GIVEN EXERCISE → Every entry must be given again exactly.

--- BEGIN ---

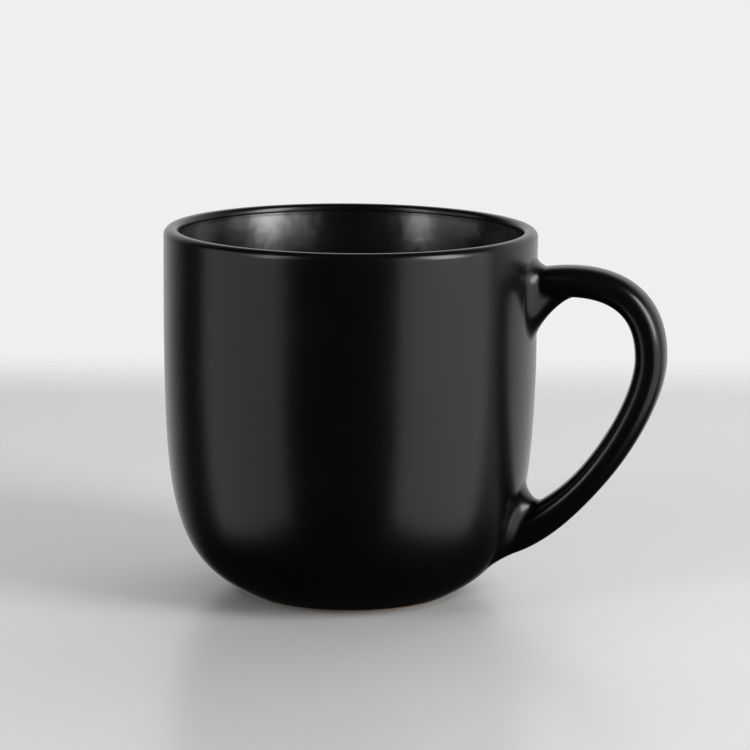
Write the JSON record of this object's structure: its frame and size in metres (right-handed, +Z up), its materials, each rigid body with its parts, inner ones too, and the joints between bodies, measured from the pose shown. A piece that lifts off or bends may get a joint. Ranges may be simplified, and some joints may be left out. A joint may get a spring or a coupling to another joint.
{
  "type": "ceramic mug",
  "caption": "Straight-sided ceramic mug with a bowl-shaped base and one strap handle, satin black outside and glossy black inside, for hot drinks.",
  "frame": {"origin": "on the surface the mug stands on, under the middle of its whole length and width; the cup's own axis is the vertical line at x = -0.01635 m, y = 0", "axes": "+X from the cup towards the handle, +Z up, +Y completes a right-handed frame; the mug is symmetric about the XZ plane"},
  "size_m": [0.1247, 0.092, 0.0904],
  "materials": {
    "stoneware": "matte",
    "slip": "matte",
    "satin_glaze": "satin",
    "gloss_glaze": "gloss"
  },
  "bodies": {
    "root": {"cup_body": "stoneware", "foot_ring": "stoneware", "handle_core": "stoneware", "upper_luting_joint": "slip", "lower_luting_joint": "slip", "body_glaze": "satin_glaze", "handle_glaze": "satin_glaze", "base_glaze": "satin_glaze", "liner_glaze": "gloss_glaze"}
  },
  "joints": []
}
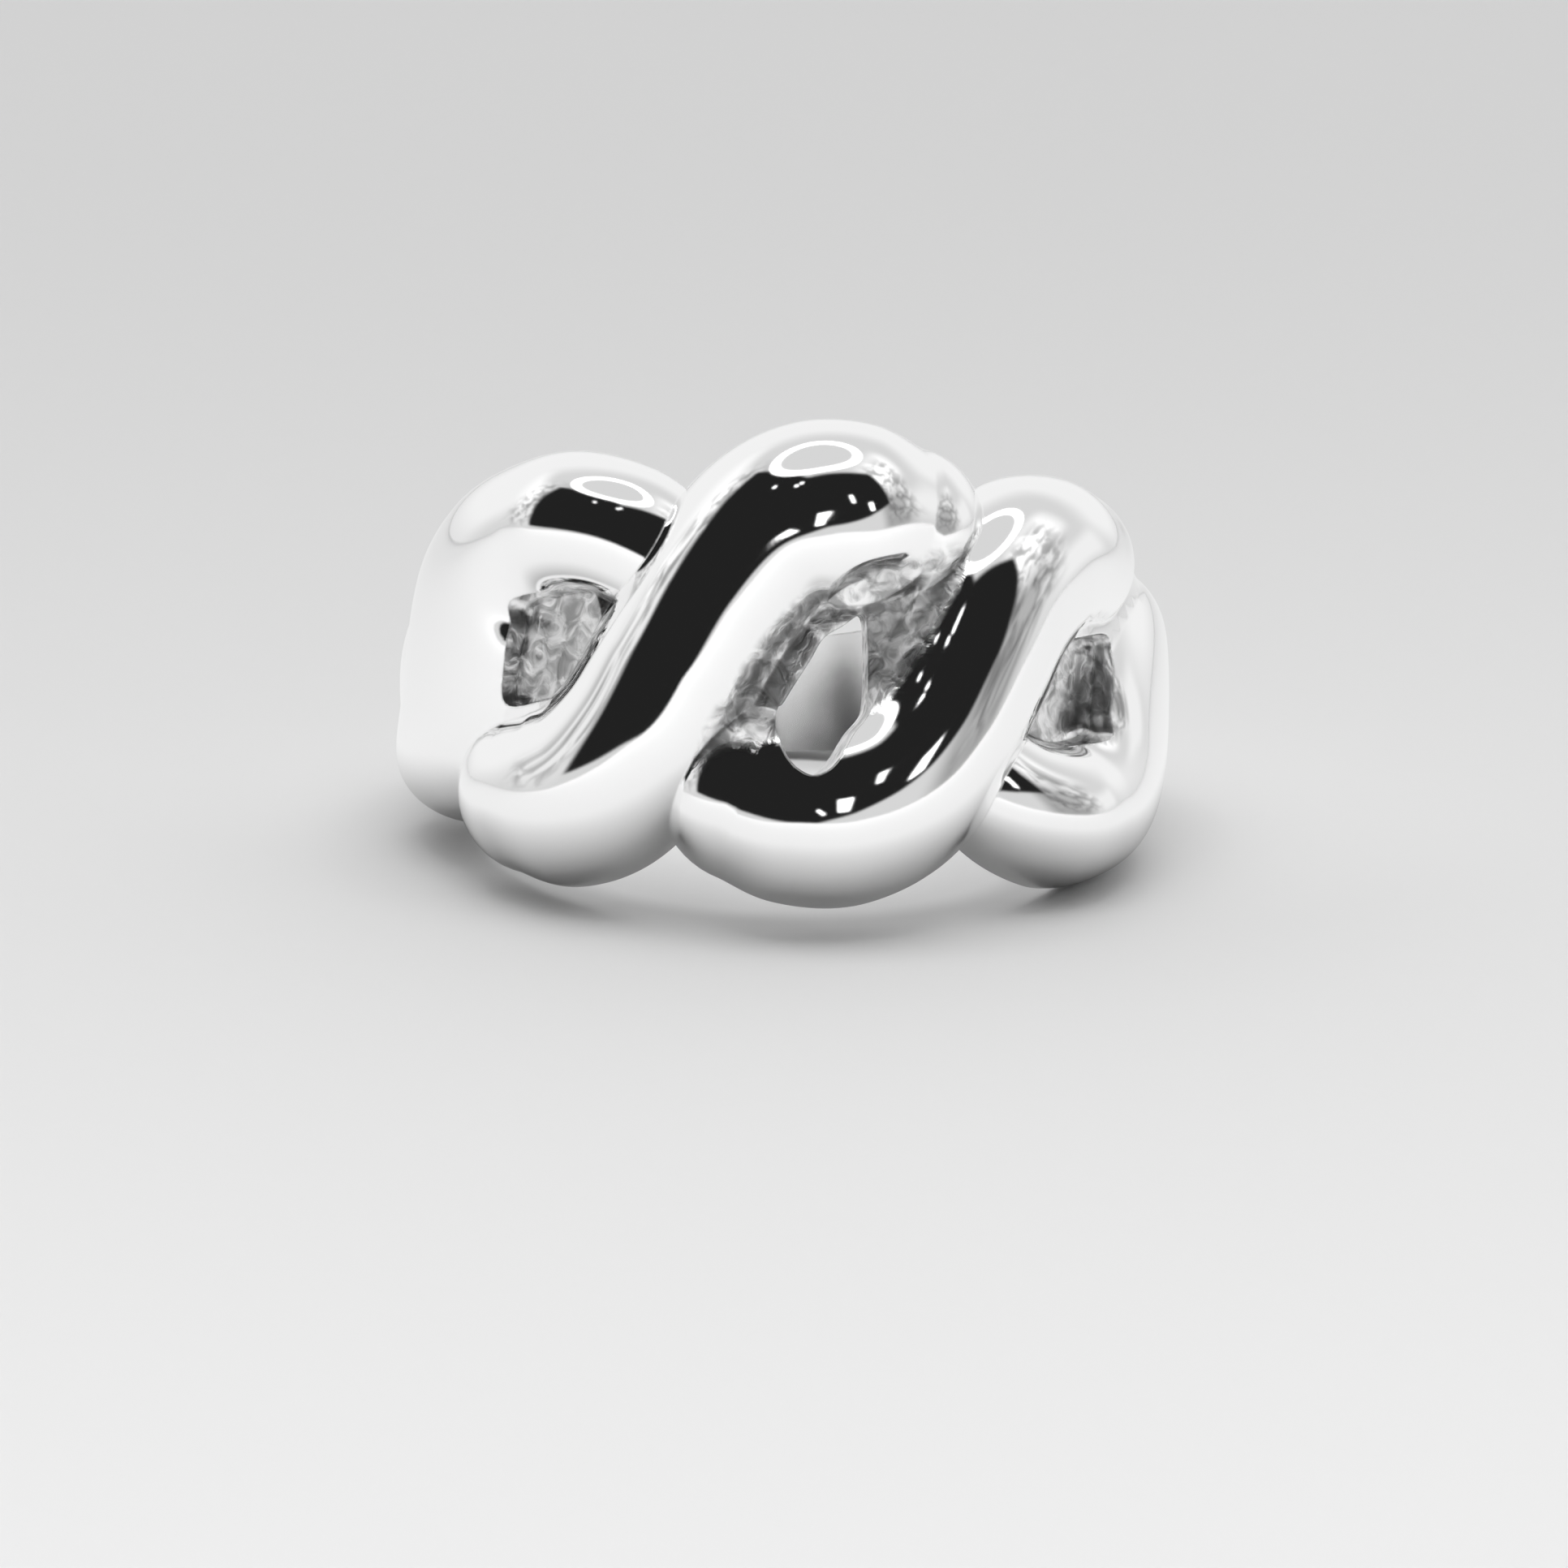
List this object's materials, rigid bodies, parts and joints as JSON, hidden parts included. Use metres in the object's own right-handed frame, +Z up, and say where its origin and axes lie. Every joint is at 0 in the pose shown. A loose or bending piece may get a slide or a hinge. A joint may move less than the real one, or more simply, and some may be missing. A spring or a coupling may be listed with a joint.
{
  "type": "finger ring",
  "caption": "Wide silver ring whose front is a chain of S-shaped links over a smooth band that narrows to a plain back.",
  "frame": {"origin": "centre of the bounding box's foot: the ring lies on its flat side, leaning back", "axes": "-Y towards the chain front, +Y towards the plain back, +X to the right seen from the front, +Z up"},
  "size_m": [0.0234, 0.0224, 0.0144],
  "materials": {
    "silver": "polished"
  },
  "bodies": {
    "root": {"chain_link_band": "silver"}
  },
  "joints": []
}
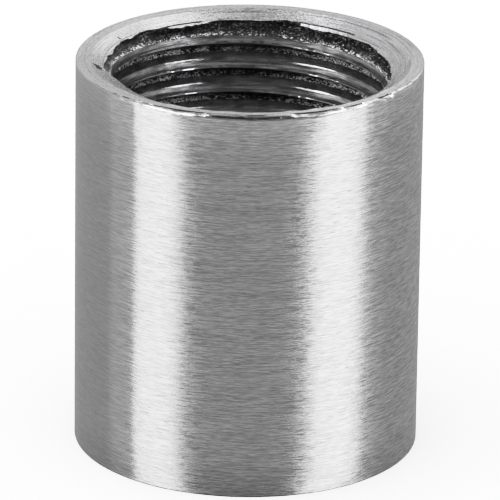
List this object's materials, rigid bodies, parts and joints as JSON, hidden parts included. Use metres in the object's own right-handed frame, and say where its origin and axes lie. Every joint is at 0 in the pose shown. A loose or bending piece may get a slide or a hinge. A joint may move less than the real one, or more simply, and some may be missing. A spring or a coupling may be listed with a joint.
{
  "type": "pipe coupling",
  "caption": "Plain round stainless pipe coupling, a short smooth sleeve with one parallel pipe thread right through and a countersink at each mouth.",
  "frame": {"origin": "on the axis, at the bottom end face", "axes": "+Z along the axis of the coupling, out of its upper mouth. +X is a free choice, because the outside is round"},
  "size_m": [0.0242, 0.0242, 0.028],
  "materials": {
    "stainless": "circumferentially brushed"
  },
  "bodies": {
    "root": {"coupling_body": "stainless"}
  },
  "joints": []
}
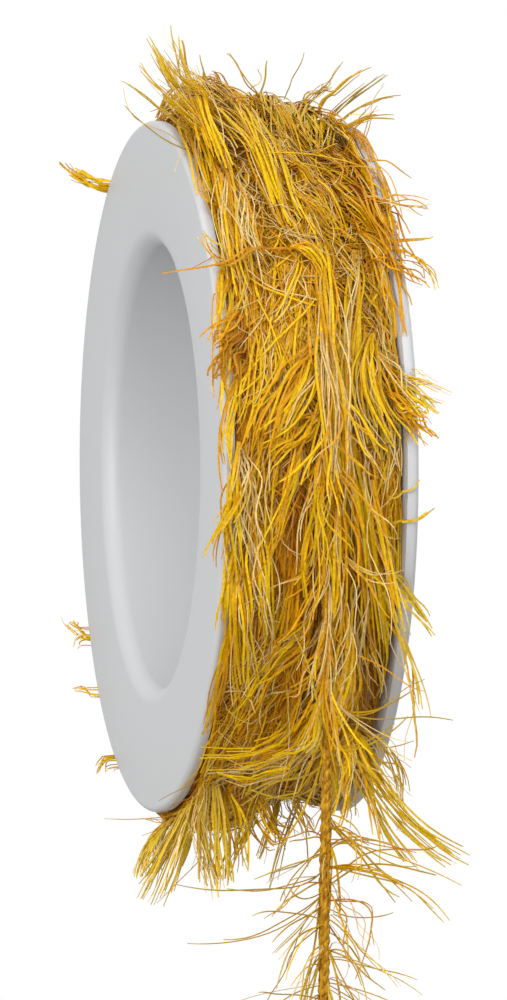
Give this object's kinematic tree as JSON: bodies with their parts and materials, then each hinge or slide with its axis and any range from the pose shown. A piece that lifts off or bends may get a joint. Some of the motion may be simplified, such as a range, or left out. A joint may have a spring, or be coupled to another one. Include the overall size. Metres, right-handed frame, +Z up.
{
  "type": "eyelash fringe trim on a reel",
  "caption": "Shaggy gold eyelash fringe cord wound on a white flanged plastic reel, with its loose end hanging from the front.",
  "frame": {"origin": "middle of the reel, on its axis, halfway between the flanges", "axes": "+Y along the reel's axis, +X to the front, where the loose end leaves the pile, +Z up, against the hang of the loose end"},
  "size_m": [0.1275, 0.0425, 0.1549],
  "materials": {
    "reel_plastic": "satin, as moulded",
    "pile_yarn": "silky rayon pile, packed",
    "lash_yarn": "silky rayon lashes, gold, lemon and cream",
    "cord_yarn": "twisted rayon yarn, brown gold"
  },
  "bodies": {
    "root": {"reel": "reel_plastic", "wound_trim": "pile_yarn", "outer_turn_1": "lash_yarn", "outer_turn_2": "lash_yarn", "outer_turn_3": "lash_yarn", "lower_turn_1": "lash_yarn", "lower_turn_2": "lash_yarn", "loose_end_cord": "cord_yarn", "loose_end_lashes": "lash_yarn"}
  },
  "joints": []
}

--- END ---

TASK ANSWER →
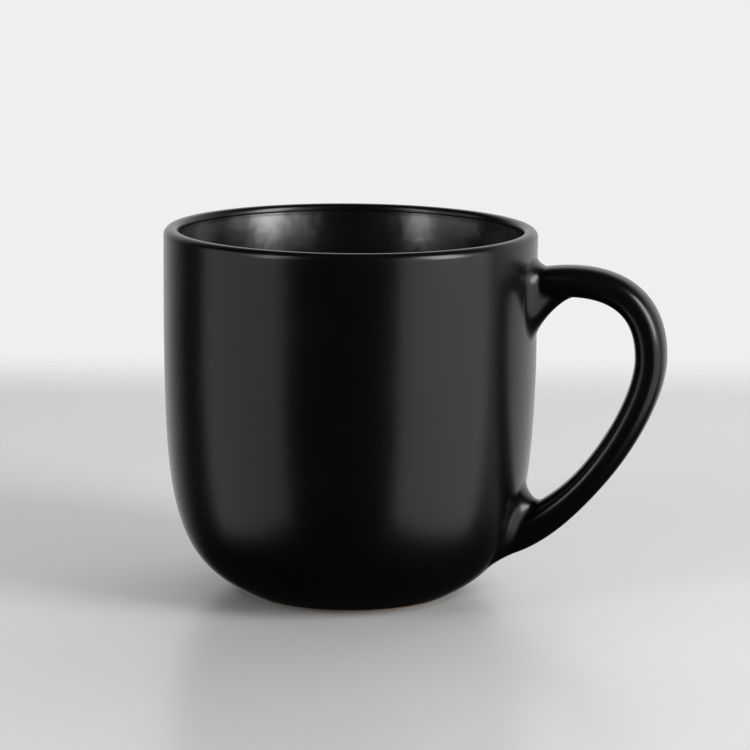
Write the JSON record of this object's structure: its frame and size in metres (right-handed, +Z up), its materials, each rigid body with its parts, inner ones too, and the joints between bodies, measured from the pose shown. A piece that lifts off or bends may get a joint. Ranges may be simplified, and some joints may be left out. A joint may get a spring or a coupling to another joint.
{
  "type": "ceramic mug",
  "caption": "Straight-sided ceramic mug with a bowl-shaped base and one strap handle, satin black outside and glossy black inside, for hot drinks.",
  "frame": {"origin": "on the surface the mug stands on, under the middle of its whole length and width; the cup's own axis is the vertical line at x = -0.01635 m, y = 0", "axes": "+X from the cup towards the handle, +Z up, +Y completes a right-handed frame; the mug is symmetric about the XZ plane"},
  "size_m": [0.1247, 0.092, 0.0904],
  "materials": {
    "stoneware": "matte",
    "slip": "matte",
    "satin_glaze": "satin",
    "gloss_glaze": "gloss"
  },
  "bodies": {
    "root": {"cup_body": "stoneware", "foot_ring": "stoneware", "handle_core": "stoneware", "upper_luting_joint": "slip", "lower_luting_joint": "slip", "body_glaze": "satin_glaze", "handle_glaze": "satin_glaze", "base_glaze": "satin_glaze", "liner_glaze": "gloss_glaze"}
  },
  "joints": []
}
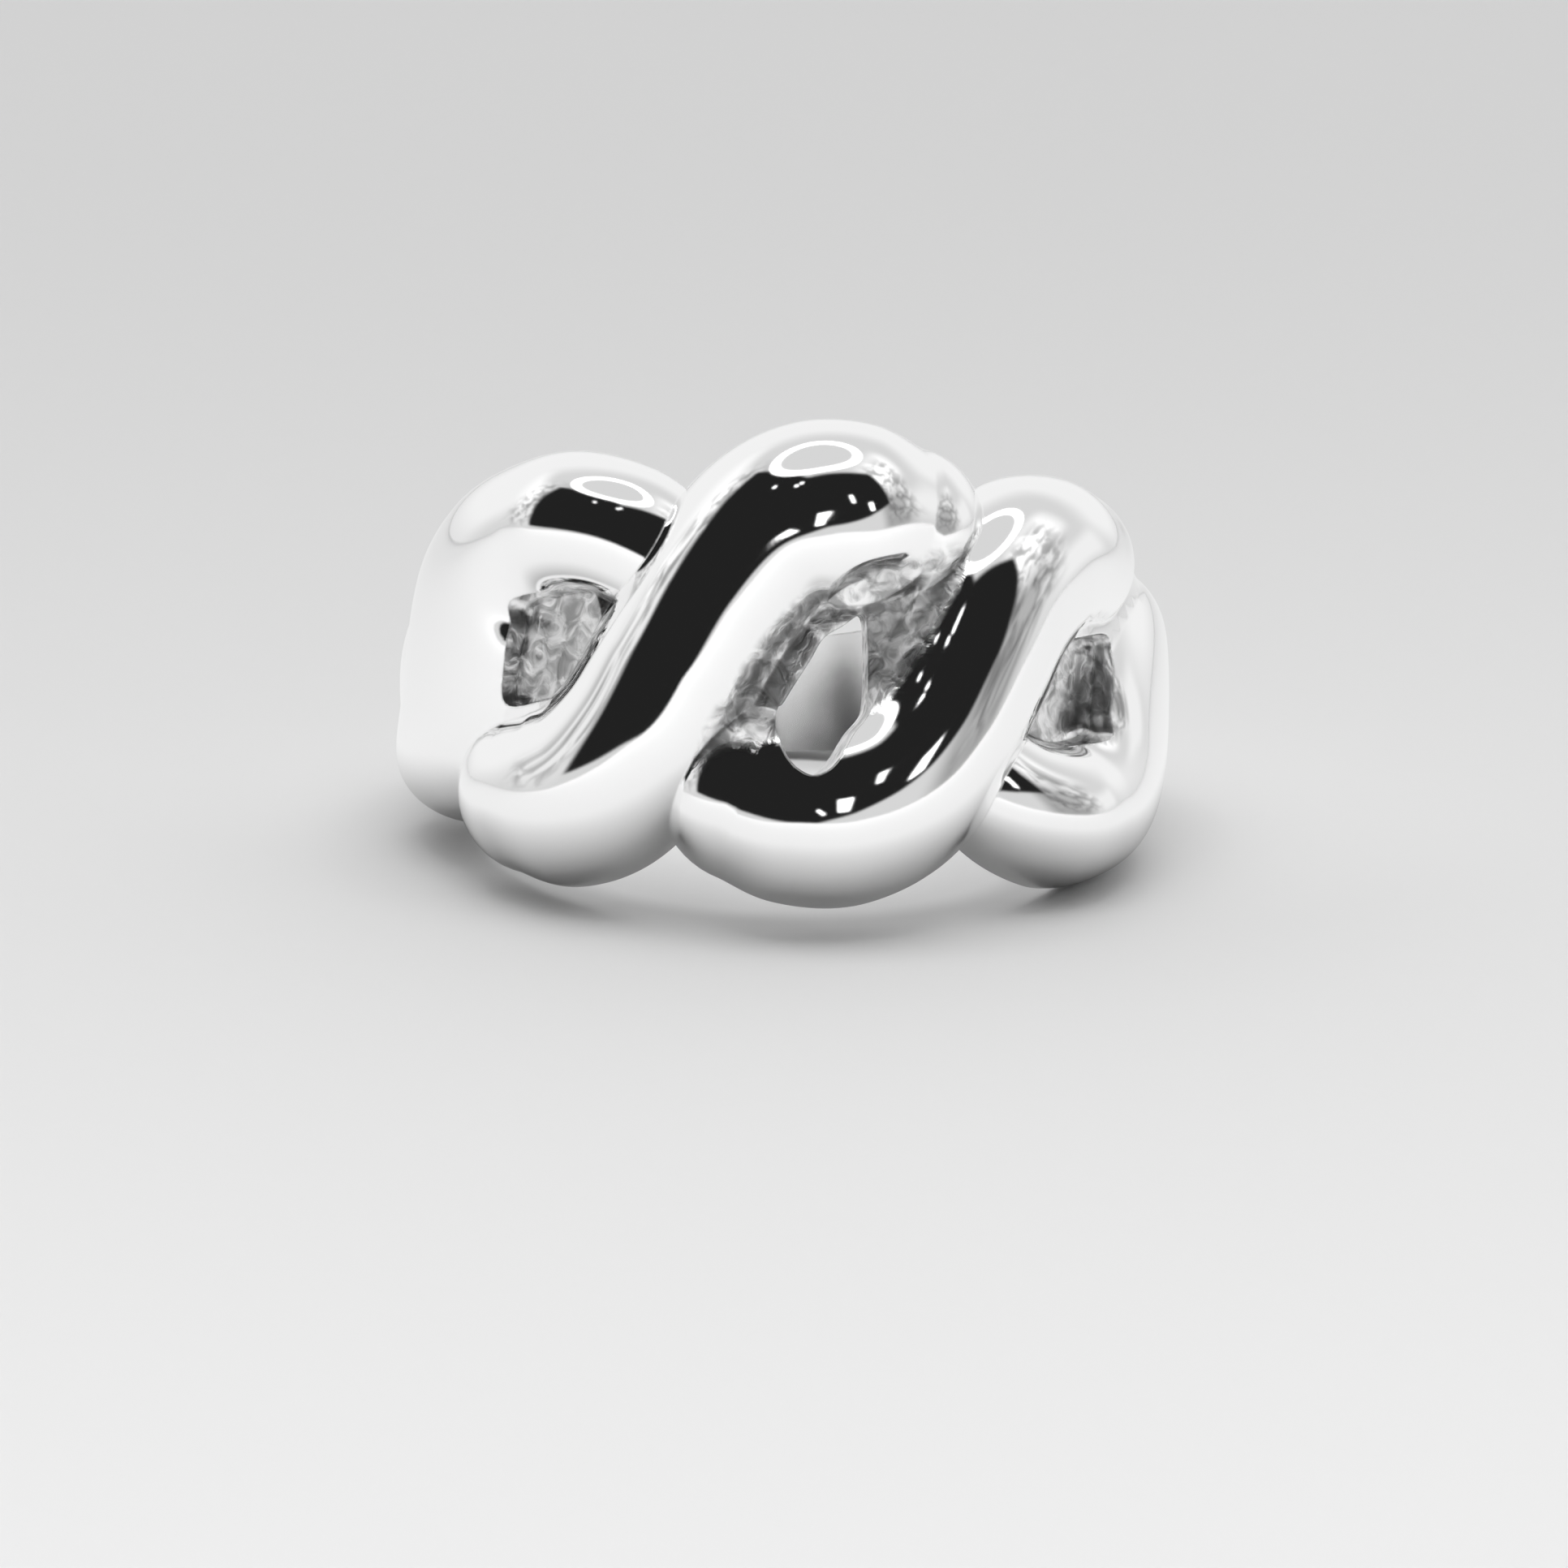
List this object's materials, rigid bodies, parts and joints as JSON, hidden parts included. Use metres in the object's own right-handed frame, +Z up, and say where its origin and axes lie. Every joint is at 0 in the pose shown. A loose or bending piece may get a slide or a hinge. A joint may move less than the real one, or more simply, and some may be missing. A spring or a coupling may be listed with a joint.
{
  "type": "finger ring",
  "caption": "Wide silver ring whose front is a chain of S-shaped links over a smooth band that narrows to a plain back.",
  "frame": {"origin": "centre of the bounding box's foot: the ring lies on its flat side, leaning back", "axes": "-Y towards the chain front, +Y towards the plain back, +X to the right seen from the front, +Z up"},
  "size_m": [0.0234, 0.0224, 0.0144],
  "materials": {
    "silver": "polished"
  },
  "bodies": {
    "root": {"chain_link_band": "silver"}
  },
  "joints": []
}
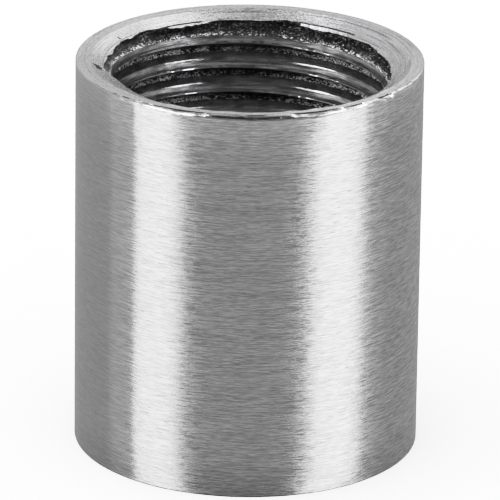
List this object's materials, rigid bodies, parts and joints as JSON, hidden parts included. Use metres in the object's own right-handed frame, and say where its origin and axes lie. Every joint is at 0 in the pose shown. A loose or bending piece may get a slide or a hinge. A joint may move less than the real one, or more simply, and some may be missing. A spring or a coupling may be listed with a joint.
{
  "type": "pipe coupling",
  "caption": "Plain round stainless pipe coupling, a short smooth sleeve with one parallel pipe thread right through and a countersink at each mouth.",
  "frame": {"origin": "on the axis, at the bottom end face", "axes": "+Z along the axis of the coupling, out of its upper mouth. +X is a free choice, because the outside is round"},
  "size_m": [0.0242, 0.0242, 0.028],
  "materials": {
    "stainless": "circumferentially brushed"
  },
  "bodies": {
    "root": {"coupling_body": "stainless"}
  },
  "joints": []
}
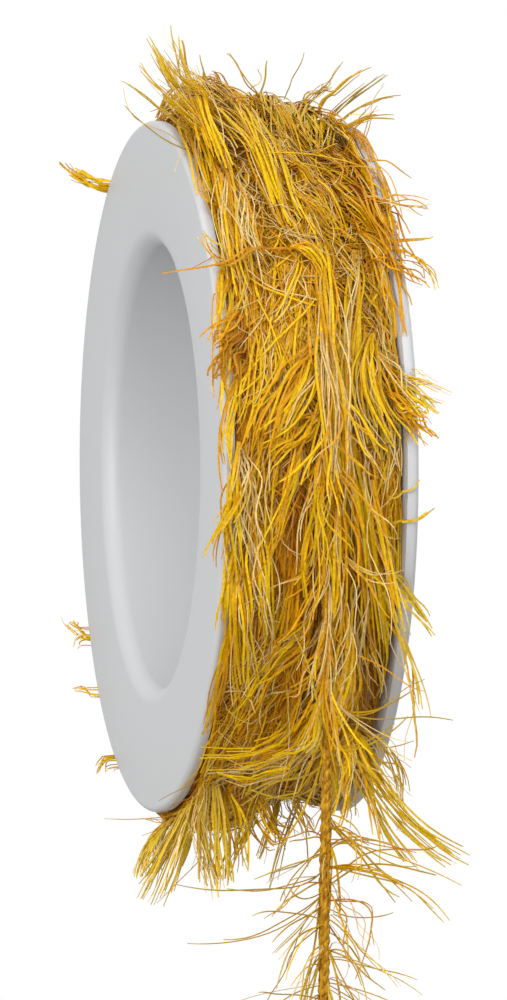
Give this object's kinematic tree as JSON: bodies with their parts and materials, then each hinge or slide with its axis and any range from the pose shown. A piece that lifts off or bends may get a joint. Some of the motion may be simplified, such as a range, or left out. A joint may have a spring, or be coupled to another one. Include the overall size. Metres, right-handed frame, +Z up.
{
  "type": "eyelash fringe trim on a reel",
  "caption": "Shaggy gold eyelash fringe cord wound on a white flanged plastic reel, with its loose end hanging from the front.",
  "frame": {"origin": "middle of the reel, on its axis, halfway between the flanges", "axes": "+Y along the reel's axis, +X to the front, where the loose end leaves the pile, +Z up, against the hang of the loose end"},
  "size_m": [0.1275, 0.0425, 0.1549],
  "materials": {
    "reel_plastic": "satin, as moulded",
    "pile_yarn": "silky rayon pile, packed",
    "lash_yarn": "silky rayon lashes, gold, lemon and cream",
    "cord_yarn": "twisted rayon yarn, brown gold"
  },
  "bodies": {
    "root": {"reel": "reel_plastic", "wound_trim": "pile_yarn", "outer_turn_1": "lash_yarn", "outer_turn_2": "lash_yarn", "outer_turn_3": "lash_yarn", "lower_turn_1": "lash_yarn", "lower_turn_2": "lash_yarn", "loose_end_cord": "cord_yarn", "loose_end_lashes": "lash_yarn"}
  },
  "joints": []
}